Role of Swastik Investedge Private Limited in IPO Investing

At Swastik Investedge Private Limited, IPO investing is approached with structure, patience, and accountability.

Our role includes:

  • Identifying high-potential IPO and pre-IPO companies
  • Conducting detailed fundamental analysis
  • Understanding sector dynamics and market timing
  • Managing risk through diversification
  • Supporting long-term investment objectives

We believe IPOs should be viewed not as quick-profit events, but as entry points into quality businesses.

Common Myths About IPOs – Explained in Detail

IPOs often attract attention, excitement, and speculation. Along with this attention come several myths that can create unrealistic expectations among investors. Understanding the truth behind these misconceptions is essential for making informed and confident investment decisions. Below are some of the most common IPO myths explained in detail.


Myth 1: All IPOs Give Instant Profits

Reality:
One of the biggest misconceptions about IPOs is that they always deliver quick profits on the listing day. While some IPOs may list at a premium due to strong demand or favorable market conditions, many others may list at or below their issue price.

IPO performance depends on multiple factors such as company fundamentals, valuation, market sentiment, and overall economic conditions. Short-term price movements can be influenced by speculation rather than business strength. True value is realized over time as the company grows and delivers consistent performance.

Investors should avoid chasing IPOs solely for short-term gains and instead focus on long-term business potential.


Myth 2: IPO Investing Is Only for Experts

Reality:
IPO investing is often perceived as complex and suitable only for experienced investors or institutions. In reality, IPOs are open to all eligible investors, including retail participants.

With access to prospectuses, financial disclosures, and expert guidance, individual investors can evaluate IPO opportunities effectively. The key is to invest time in understanding the company, its industry, and associated risks. Following a structured approach and seeking professional insights can help investors participate confidently without being market experts.


Myth 3: Listing-Day Price Decides Success

Reality:
Many investors judge an IPO’s success based on its performance on the first day of listing. However, listing-day movement is often influenced by short-term demand and market sentiment rather than the company’s long-term prospects.

A strong business may take time to reflect its true value in the market. Long-term success depends on consistent revenue growth, profitability, management execution, and industry expansion.

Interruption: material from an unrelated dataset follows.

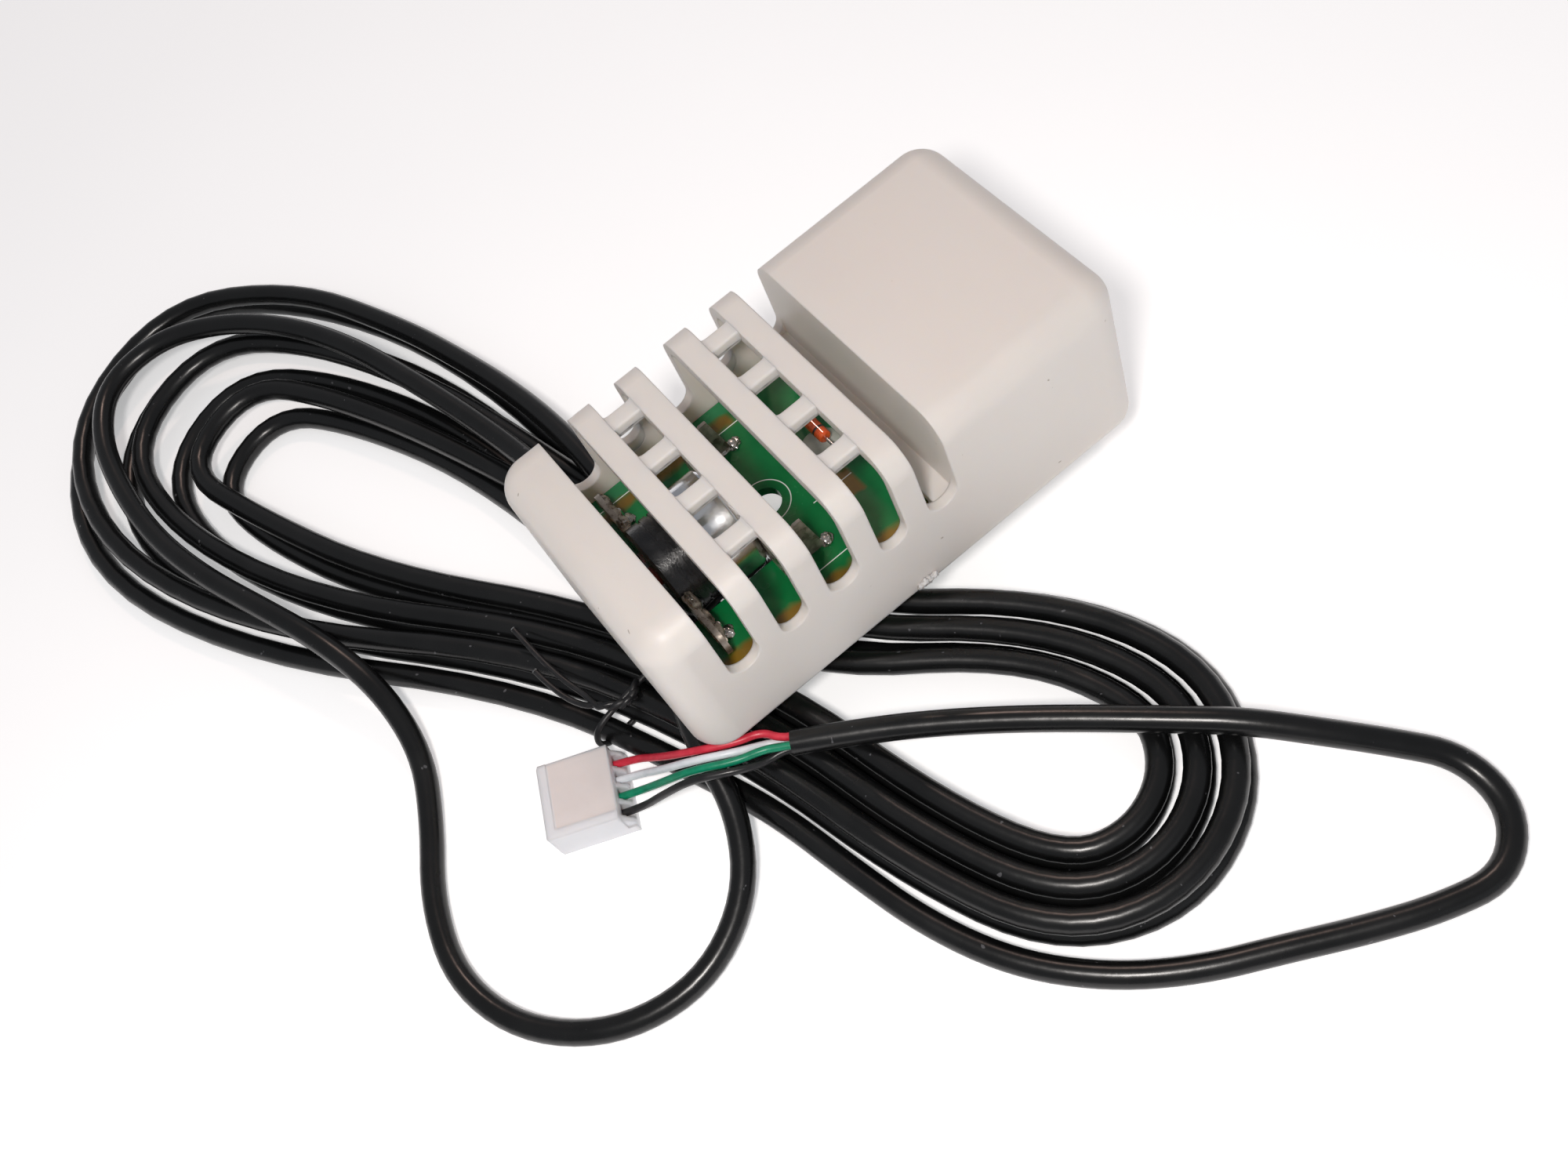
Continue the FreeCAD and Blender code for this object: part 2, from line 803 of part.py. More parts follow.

Investors who focus only on the listing-day price risk overlooking the bigger picture.

Long-Term View on IPO Investing

Successful IPO investing requires:

  • Patience
  • Research
  • Risk awareness
  • Long-term mindset

Short-term excitement fades quickly, but strong businesses continue to grow.

Final Thoughts

An IPO marks a new chapter in a company’s journey — and an opportunity for investors to participate in that journey from the beginning. However, success in IPO investing comes from understanding the business, not chasing hype.

At Swastik Investedge Private Limited, we focus on disciplined IPO strategies, long-term value creation, and responsible capital management. Whether you are a first-time investor or an experienced participant, understanding IPOs is the first step toward smarter investing.